Banyak tantangan yang harus mereka hadapi, dari pencalonan, pemilihan sampai mereka terpilih dan dilantik sebagai Gubernur dan Wakil Gubernur, permasalahan selalu  saja ada. Mulai dari keetnisan A Hok yang seorang Tionghoa dan beragama Kristen, yang menyebabkan munculnya  issue SARA. Masa kerja Jokowi yang belum tuntas sebagai Walikota Surakarta, yang menyebabkan Jokowi harus menghadapi tuntutan hukum dari 2 orang warganya, sampai pada  tuduhan pencitraan, semua dapat dilalui dengan mulusnya. 
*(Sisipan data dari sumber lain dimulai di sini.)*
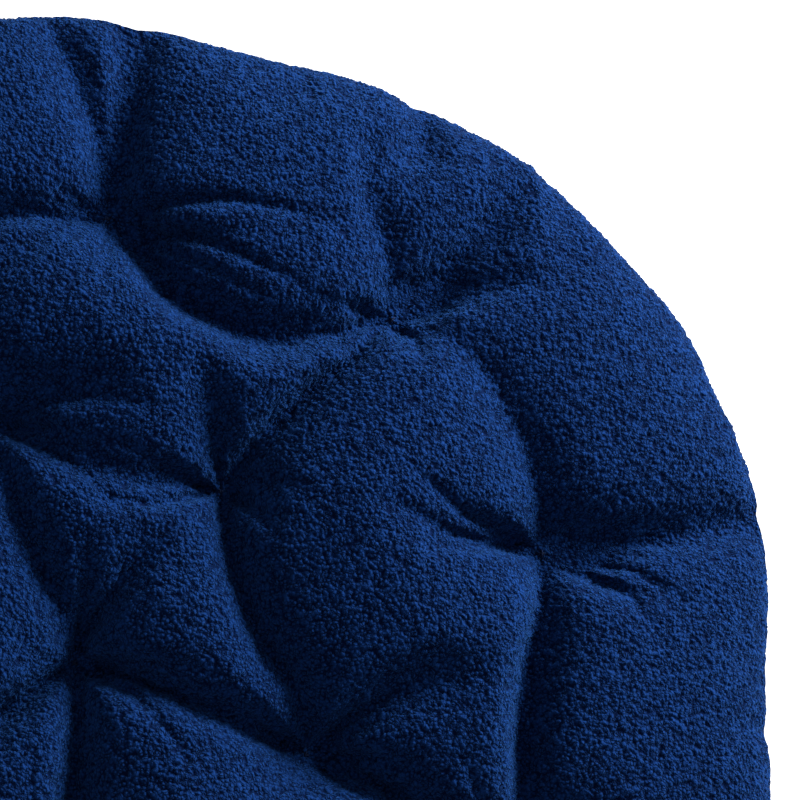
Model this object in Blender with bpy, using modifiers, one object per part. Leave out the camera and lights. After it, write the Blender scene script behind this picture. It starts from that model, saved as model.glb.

Dan itu semua berkat dukungan dan kawalan rakyat yang telah memilihnya,  beserta dengan pasukan semut merahnya yang telah bekerja dengan tulus, iklas dan allout pula.  
Bravo JB....Bravo Jokowi-AHok beserta seluruh warga Jakarta... Hidup Jakarta Baru....!!!
Apakah dengan sudah terpilihnya Jokowi sebagai Gubernur dan AHok sebagai Wakil Gubernur Jakarta, tantangan menjadi reda....? ternyata tidak. Issue pencitraan masih saja tetap ada. 
Issue ini kembali mencuat  setelah Jokowi-AHok berusaha melaksanakan apa yang sudah dijanjikan selama kampanye terhadap rakyat. Jokowi konsisten melakukan sidak ke Pasar-pasar tradisional, Kelurahan, Kecamatan, Puskesmas, Rumah Susun (Rusun) dan Bantaran-bantaran kali. Langkah Jokowi yang menerapkan sistem MELAYANI rakyat dengan lebih baik dan manusiawi ini ternyata menjadi masalah buat para elite yang biasa DILAYANI. Jokowi tidak mau banyak waktu kerjanya banyak di belakang meja, namun Jokowi memakai pola jemput bola, blusukan ke tempat-tempat  yang suka dikeluhkan warga masyarakat karena kurang baik pelayanannya. Namun langkah yang dilakukan Jokowi ini ternyata membuat baik para pejabat, masyarakat maupun media massa terkaget-kaget. Semua merasa surprise menyaksikan Gubernurnya berkenan meluangkan waktu,  turun mendatangi mereka, mendengar keluhan, mencatat permasalahan yang ada dan menjanjikan bahwa semua akan menjadi lebih baik dari sebelumnya. 
Dalam hal ini Rakyat sungguh pantas dipuji, karena telah jeli memilih pemimpin yang mau dan niat Melayani, dan bukan pemimpin yang maunya hanya Dilayani. Semoga semua akan baik-baik saja.